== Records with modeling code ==
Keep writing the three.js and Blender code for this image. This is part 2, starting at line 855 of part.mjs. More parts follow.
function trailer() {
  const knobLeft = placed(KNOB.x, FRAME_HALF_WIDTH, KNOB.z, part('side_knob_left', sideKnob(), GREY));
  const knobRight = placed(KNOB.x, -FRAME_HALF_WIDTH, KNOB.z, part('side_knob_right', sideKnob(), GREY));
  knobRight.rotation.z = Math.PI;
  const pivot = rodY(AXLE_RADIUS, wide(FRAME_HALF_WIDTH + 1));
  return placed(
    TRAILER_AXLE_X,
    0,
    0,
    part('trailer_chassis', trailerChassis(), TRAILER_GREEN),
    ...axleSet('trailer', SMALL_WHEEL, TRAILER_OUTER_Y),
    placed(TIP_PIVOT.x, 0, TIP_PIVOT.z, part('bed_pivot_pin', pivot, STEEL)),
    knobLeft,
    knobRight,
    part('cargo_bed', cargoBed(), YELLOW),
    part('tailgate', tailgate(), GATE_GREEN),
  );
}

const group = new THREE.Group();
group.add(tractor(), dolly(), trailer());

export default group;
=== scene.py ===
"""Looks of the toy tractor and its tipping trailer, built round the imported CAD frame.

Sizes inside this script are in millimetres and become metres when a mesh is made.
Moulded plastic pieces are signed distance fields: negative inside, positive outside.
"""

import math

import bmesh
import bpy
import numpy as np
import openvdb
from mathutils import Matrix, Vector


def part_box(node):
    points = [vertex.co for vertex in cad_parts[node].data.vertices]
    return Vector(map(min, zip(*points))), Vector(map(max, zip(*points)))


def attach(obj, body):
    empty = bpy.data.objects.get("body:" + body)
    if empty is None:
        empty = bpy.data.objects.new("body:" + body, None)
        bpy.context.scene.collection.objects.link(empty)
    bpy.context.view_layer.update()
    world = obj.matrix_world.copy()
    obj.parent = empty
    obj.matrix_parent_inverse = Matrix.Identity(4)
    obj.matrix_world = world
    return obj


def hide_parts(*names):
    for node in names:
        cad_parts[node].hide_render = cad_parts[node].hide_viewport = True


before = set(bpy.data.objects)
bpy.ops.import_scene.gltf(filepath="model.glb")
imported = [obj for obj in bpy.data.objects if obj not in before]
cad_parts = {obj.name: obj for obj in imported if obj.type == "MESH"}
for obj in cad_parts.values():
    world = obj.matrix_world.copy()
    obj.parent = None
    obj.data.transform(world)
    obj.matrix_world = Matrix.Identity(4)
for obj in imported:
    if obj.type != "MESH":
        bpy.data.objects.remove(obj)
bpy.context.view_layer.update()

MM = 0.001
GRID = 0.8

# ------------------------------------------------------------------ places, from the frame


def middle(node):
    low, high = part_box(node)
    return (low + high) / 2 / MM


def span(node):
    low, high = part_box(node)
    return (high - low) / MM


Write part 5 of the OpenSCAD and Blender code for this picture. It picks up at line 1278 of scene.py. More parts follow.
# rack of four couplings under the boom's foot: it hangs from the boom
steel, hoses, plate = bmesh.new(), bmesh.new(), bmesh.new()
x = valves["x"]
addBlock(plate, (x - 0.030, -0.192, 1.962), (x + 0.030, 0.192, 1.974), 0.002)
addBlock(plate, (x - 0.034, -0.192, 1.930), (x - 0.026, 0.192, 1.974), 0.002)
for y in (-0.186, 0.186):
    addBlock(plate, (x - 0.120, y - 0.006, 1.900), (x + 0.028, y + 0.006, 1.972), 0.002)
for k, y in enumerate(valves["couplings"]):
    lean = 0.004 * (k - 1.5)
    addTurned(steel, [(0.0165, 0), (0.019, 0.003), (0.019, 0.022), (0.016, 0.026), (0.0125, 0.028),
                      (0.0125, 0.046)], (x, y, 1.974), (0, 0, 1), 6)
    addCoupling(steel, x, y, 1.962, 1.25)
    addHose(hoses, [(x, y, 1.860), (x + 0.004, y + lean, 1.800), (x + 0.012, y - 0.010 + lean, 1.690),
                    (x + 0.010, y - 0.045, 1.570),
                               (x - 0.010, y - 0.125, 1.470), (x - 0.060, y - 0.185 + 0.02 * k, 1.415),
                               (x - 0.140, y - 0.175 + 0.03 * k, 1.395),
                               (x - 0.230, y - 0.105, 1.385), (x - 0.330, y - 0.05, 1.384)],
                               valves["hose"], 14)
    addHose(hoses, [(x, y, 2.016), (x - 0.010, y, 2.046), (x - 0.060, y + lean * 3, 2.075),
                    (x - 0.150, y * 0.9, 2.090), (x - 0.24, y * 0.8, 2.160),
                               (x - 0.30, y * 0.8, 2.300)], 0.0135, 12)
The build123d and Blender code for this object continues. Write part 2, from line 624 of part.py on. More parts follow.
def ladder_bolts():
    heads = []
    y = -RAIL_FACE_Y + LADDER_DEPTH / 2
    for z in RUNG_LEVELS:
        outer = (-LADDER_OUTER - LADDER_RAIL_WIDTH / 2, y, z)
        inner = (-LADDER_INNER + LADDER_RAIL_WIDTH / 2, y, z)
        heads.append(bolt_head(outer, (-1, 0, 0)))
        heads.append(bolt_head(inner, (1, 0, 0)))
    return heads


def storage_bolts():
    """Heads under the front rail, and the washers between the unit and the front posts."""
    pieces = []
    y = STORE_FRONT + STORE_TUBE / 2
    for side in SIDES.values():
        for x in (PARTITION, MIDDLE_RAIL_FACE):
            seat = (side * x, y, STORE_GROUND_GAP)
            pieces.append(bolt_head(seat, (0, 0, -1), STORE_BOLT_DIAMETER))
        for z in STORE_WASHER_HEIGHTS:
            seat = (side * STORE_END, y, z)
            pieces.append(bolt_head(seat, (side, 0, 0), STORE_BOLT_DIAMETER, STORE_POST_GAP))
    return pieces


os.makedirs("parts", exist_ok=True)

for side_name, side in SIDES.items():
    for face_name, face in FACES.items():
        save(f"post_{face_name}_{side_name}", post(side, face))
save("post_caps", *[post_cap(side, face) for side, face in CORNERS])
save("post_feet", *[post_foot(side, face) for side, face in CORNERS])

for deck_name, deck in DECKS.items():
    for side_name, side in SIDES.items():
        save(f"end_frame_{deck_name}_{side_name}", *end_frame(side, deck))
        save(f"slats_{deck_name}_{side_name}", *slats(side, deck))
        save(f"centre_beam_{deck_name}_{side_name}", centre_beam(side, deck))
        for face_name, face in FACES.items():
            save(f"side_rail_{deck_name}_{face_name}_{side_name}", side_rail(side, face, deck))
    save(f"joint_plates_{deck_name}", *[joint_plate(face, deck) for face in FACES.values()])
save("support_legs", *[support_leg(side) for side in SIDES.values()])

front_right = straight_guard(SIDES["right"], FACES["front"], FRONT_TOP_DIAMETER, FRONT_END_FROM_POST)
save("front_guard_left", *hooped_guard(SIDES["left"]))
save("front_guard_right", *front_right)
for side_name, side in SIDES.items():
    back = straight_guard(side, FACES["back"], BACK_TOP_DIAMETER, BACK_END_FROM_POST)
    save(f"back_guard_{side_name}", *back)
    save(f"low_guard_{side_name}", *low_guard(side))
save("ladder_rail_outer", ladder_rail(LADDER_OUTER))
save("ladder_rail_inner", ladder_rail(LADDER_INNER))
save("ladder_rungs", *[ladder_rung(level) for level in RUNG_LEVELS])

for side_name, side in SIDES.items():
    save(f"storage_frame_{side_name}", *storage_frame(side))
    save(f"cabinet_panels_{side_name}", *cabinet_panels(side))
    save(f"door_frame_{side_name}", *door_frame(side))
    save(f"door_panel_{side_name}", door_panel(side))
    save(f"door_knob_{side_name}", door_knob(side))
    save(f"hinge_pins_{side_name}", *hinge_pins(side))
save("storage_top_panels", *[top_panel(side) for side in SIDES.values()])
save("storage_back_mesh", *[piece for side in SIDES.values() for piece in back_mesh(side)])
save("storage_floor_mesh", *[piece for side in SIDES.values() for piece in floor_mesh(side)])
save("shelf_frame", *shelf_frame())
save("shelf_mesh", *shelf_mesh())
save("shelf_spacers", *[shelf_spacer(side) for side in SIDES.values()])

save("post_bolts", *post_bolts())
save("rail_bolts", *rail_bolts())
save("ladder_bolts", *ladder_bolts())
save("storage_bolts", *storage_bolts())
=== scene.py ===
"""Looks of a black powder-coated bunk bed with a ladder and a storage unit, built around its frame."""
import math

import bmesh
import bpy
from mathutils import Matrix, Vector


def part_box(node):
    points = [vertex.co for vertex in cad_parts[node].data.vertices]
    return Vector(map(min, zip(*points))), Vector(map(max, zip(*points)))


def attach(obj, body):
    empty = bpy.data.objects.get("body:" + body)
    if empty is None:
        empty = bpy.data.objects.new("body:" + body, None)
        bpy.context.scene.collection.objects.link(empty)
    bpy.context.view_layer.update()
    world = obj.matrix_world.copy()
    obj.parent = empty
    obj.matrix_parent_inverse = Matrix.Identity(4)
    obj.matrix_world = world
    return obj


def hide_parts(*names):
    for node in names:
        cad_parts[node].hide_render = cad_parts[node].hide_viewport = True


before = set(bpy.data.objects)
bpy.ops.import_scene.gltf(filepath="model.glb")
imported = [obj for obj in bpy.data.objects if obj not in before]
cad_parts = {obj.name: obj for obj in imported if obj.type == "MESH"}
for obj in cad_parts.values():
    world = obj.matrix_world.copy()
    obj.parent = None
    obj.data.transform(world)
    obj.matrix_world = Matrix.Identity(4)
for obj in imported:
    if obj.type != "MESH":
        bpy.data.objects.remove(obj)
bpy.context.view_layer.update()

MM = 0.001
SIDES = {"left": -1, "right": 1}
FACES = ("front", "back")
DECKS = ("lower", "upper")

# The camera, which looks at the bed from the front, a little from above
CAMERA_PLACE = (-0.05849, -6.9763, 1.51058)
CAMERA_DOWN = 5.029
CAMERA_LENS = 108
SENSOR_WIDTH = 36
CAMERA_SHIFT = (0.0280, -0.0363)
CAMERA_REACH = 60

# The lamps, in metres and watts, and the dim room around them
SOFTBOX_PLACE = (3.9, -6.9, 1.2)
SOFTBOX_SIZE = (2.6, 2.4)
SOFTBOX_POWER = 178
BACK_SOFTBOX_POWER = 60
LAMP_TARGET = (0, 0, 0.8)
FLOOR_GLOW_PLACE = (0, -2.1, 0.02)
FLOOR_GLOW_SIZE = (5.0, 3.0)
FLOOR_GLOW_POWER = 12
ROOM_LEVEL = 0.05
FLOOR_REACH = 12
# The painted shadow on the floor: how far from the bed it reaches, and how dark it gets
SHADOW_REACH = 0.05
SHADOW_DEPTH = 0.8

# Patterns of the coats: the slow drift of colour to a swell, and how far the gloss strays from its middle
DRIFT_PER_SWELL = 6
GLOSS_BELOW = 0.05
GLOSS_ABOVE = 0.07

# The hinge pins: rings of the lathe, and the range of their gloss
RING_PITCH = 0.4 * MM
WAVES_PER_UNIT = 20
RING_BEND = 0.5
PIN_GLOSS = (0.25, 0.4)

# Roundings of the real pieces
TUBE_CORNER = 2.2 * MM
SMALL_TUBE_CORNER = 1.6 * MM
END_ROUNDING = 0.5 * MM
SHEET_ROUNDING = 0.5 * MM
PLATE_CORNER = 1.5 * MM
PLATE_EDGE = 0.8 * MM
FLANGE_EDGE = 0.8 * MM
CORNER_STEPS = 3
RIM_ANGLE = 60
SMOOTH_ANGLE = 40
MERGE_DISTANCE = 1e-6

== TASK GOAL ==
Only the lines from the beginning of the material to the line containing "imported CAD frame." should be echoed, verbatim and in full.

== PROBLEM SOLUTION ==
Keep writing the three.js and Blender code for this image. This is part 2, starting at line 855 of part.mjs. More parts follow.
function trailer() {
  const knobLeft = placed(KNOB.x, FRAME_HALF_WIDTH, KNOB.z, part('side_knob_left', sideKnob(), GREY));
  const knobRight = placed(KNOB.x, -FRAME_HALF_WIDTH, KNOB.z, part('side_knob_right', sideKnob(), GREY));
  knobRight.rotation.z = Math.PI;
  const pivot = rodY(AXLE_RADIUS, wide(FRAME_HALF_WIDTH + 1));
  return placed(
    TRAILER_AXLE_X,
    0,
    0,
    part('trailer_chassis', trailerChassis(), TRAILER_GREEN),
    ...axleSet('trailer', SMALL_WHEEL, TRAILER_OUTER_Y),
    placed(TIP_PIVOT.x, 0, TIP_PIVOT.z, part('bed_pivot_pin', pivot, STEEL)),
    knobLeft,
    knobRight,
    part('cargo_bed', cargoBed(), YELLOW),
    part('tailgate', tailgate(), GATE_GREEN),
  );
}

const group = new THREE.Group();
group.add(tractor(), dolly(), trailer());

export default group;
=== scene.py ===
"""Looks of the toy tractor and its tipping trailer, built round the imported CAD frame.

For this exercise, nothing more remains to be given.